The minister’s portfolio includes the Department of Gender and Family Affairs and its mandate, made particularly clear at The Bahamas’ review by the CEDAW Committee in October 2018. When Committee members asked questions about immigration policies that render people stateless, the minister did not argue that immigration is not his lane. He answered them, and responded to questions about crime saying there is no passivity to any form of violence and The Bahamas is invested in reducing all forms of crime. A Committee member highlighted the need for inter-ministerial cooperation and said, “You need a dynamic, fit for purpose team that is able to engage issues across sectors so when you set your targets, you have people who have oversight […],” and noted the need for substantive understanding of issues and gender mainstreaming across ministries.

Ms. Wallace said, “Ministries need to work together, be fully aware of pressing issues, able to access and share information necessary to appropriately respond to issues and queries, and to resist any desire or directive to operate in silos. A multi-sectoral approach to violence against women and other issues of gender is critical.”

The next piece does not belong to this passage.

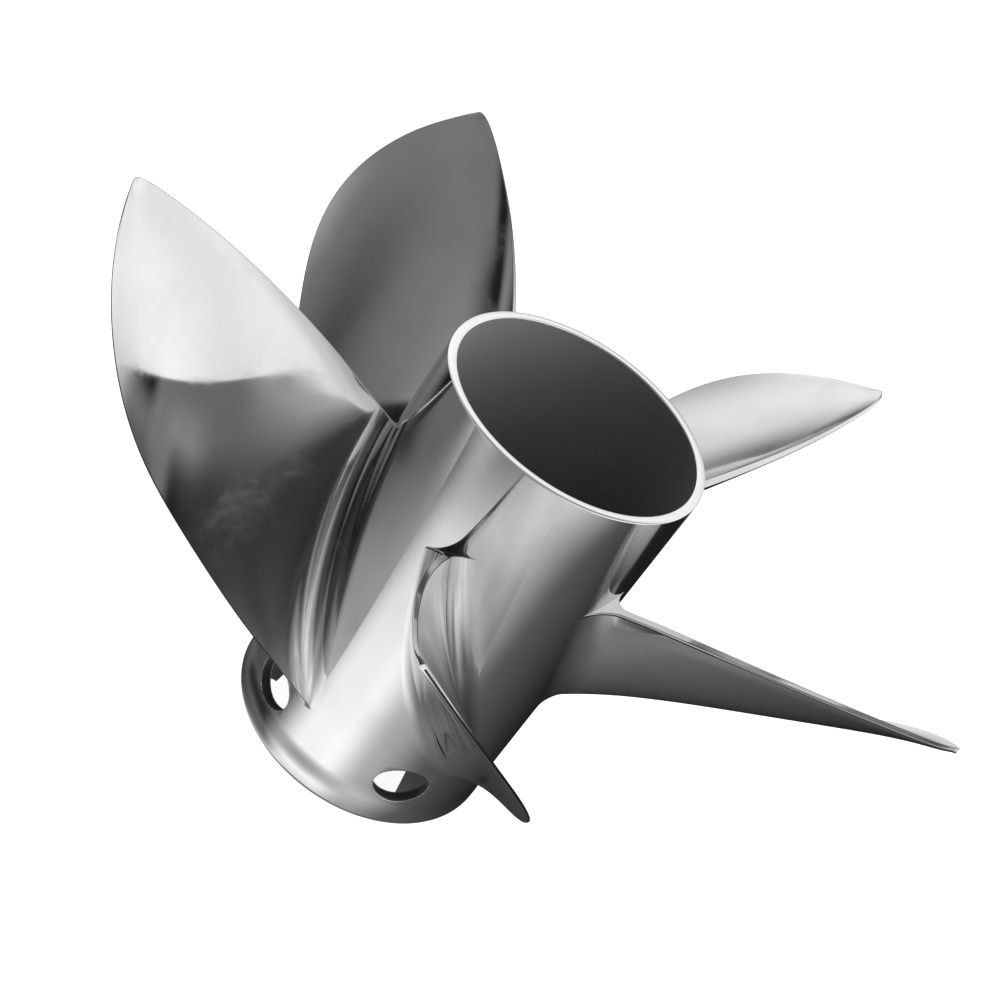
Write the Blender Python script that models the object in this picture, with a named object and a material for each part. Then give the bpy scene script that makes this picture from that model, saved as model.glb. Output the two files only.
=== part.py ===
"""Left-hand five-blade outboard propeller with its exhaust through the hub.

The hub, its blades, its ribs and the inner hub are one stainless casting on the real
object, and each is a solid of its own here. A rubber cushion pressed into the inner
hub carries the splined sleeve that the shaft drives.

Metres. The shaft axis is +Z, with the open exhaust end up. The origin is on the axis
in the plane of the front lip, which the propeller stands on. Blade angles are seen
from the exhaust end and grow anticlockwise, the way the propeller turns ahead.
"""
import math

import bmesh
import bpy
from mathutils import Matrix, Vector

INCH = 0.0254

# Driving dimensions of the casting
BLADE_COUNT = 5
TIP_RADIUS = 15.04 * INCH / 2
PITCH = 28.3 * INCH
HUB_LENGTH = 0.194
HUB_AFT_RADIUS = 0.0582
HUB_FRONT_RADIUS = 0.0594
HUB_AFT_WALL = 0.0040
HUB_FRONT_WALL = 0.0050
RIM_ROUND = 0.0006
SEAT_GAP = 0.0003
ROOT_GAP = 0.0004

# Front lip: the flared ring that meets the gearcase
LIP_RADIUS = 0.0605
LIP_HEIGHT = 0.018
LIP_BAND = 0.0070
LIP_FOOT_ROUND = 0.0030
NECK_STEPS = 4

# Blade outline: the trailing edge leans aft and the chord wraps forward from it
TRAIL_ROOT_SETBACK = 0.0493
TRAIL_RISE = 0.0585
TRAIL_ARCH = 0.0034
TRAIL_ROOT_ANGLE = math.radians(188.7)
TRAIL_SWEEP = math.radians(9.6)
TIP_ROUND_SWEEP = math.radians(0.84)
TIP_ROUND_POWER = 40
TRAIL_BOW = math.radians(-0.85)
CHORD_WRAP = math.radians(55.8)
CHORD_TAPER_POWER = 0.558
CHORD_TIP_SHARE = 0.9999
CHORD_BELLY = -0.156
CHORD_TIP_GAIN = 0.50
CHORD_LEAN = -0.25
LEAD_FLARE_WRAP = math.radians(3.6)
LEAD_FLARE_SPAN = 0.25
ROOT_PITCH_LOSS = 0.087
TIP_PITCH_LOSS = 0.170
BELLY_PITCH_GAIN = 0.072
PITCH_LEAN = 0.143

# Blade thickness
TRAIL_THICKNESS_ROOT = 0.0042
TRAIL_THICKNESS_TIP = 0.0018
LEAD_THICKNESS = 0.0010
BULGE_ROOT = 0.0060
BULGE_TIP = 0.0012
CAMBER_ROOT_SHARE = 0.054
CAMBER_TIP_SHARE = 0.003
BACK_FILLET = 0.0090
DRIVING_FILLET_GAIN = 0.0050
FILLET_GAIN_POWER = 4
LEAD_FILLET_LOSS = 0.75
LEAD_FILLET_POWER = 8

# How finely a blade is divided
CHORD_STEPS = 12
FACE_STEPS = 4
FILLET_STEPS = 5
SPAN_STEPS = 14

# Vent holes through the hub wall, one ahead of each blade
VENT_ANGLE = math.radians(228.9)
VENT_HEIGHT = 0.0253
VENT_HALF_WIDTH = 0.0124
VENT_HALF_HEIGHT = 0.0100
VENT_CUT_DEPTH = 0.03
VENT_SIDES = 24

# Inner hub, its ribs, and what is pressed into it
INNER_RADIUS = 0.0290
INNER_WALL = 0.0035
INNER_BOTTOM = 0.0100
INNER_TOP = 0.1180
INNER_LIP_RADIUS = 0.0200
INNER_LIP_HEIGHT = 0.0045
RIB_COUNT = 3
RIB_THICKNESS = 0.0050
RIB_BOTTOM = 0.0005
RIB_TOP = 0.1080
RIB_FOOT_RADIUS = 0.0428
RIB_THROAT_RADIUS = 0.0395
RIB_THROAT_HEIGHT = 0.0180
RIB_NECK_HEIGHT = 0.0300
RIB_ANGLE = math.radians(199.0)
SLEEVE_RADIUS = 0.0145
SLEEVE_BOTTOM = 0.0110
SLEEVE_TOP = 0.1060
SLEEVE_CHAMFER = 0.0012
SPLINE_TEETH = 15
SPLINE_ROOT_RADIUS = 0.0127
SPLINE_TIP_RADIUS = 0.0113
CUSHION_BOTTOM = 0.0200
CUSHION_TOP = 0.1000
CUSHION_ROUND = 0.0020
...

The Department of Gender and Family Affairs — an expansion of the Bureau of Women’s Affairs — was established in November 2016 and has put significant focus on violence against women. In addition, the Department has chosen to put resources into what it considers “low-hanging fruit” which includes the engagement of men and boys.

“A simple matrix of areas of focus and low-hanging fruit would show the need for the Department to engage men and boys on the issue of violence against women which includes intimate partner violence, sexual harassment, and rape. This is one of many examples of the relevance of the increase in rape to the Department of Gender and Family Affairs and the Minister overseeing it.” Ms. Wallace added that Equality Bahamas rejects the false barrier the minister attempted to construct between himself and rape, noting that rape is a social issue and relevant to everyone.

Equality Bahamas calls on Ministry of Social Services and Community Development to lead the government’s effort to address issues of gender through the expertise of its staff and civil society partners. It reminds the minister of the years-old national gender policy and a gender-based violence report, following years of work by the National Task Force on Gender-based Violence, that have not been implemented. It is unclear whether or not these documents have been reviewed by the minister, but they provide guidance and will assist current staff in carrying out the mandate of the Department of Gender and Family Affairs and meeting standards agreed to by ratification of the Convention on the Elimination of all forms of Discrimination Against Women.

Equality Bahamas encourages the minister to actively change his thinking about the social services portfolio, and understand his role in working toward gender equality and building a resilient, inclusive Bahamian society through not only the provision of services to vulnerable populations, but also policymaking to protect them and programming to educate, train, and transform individuals and communities.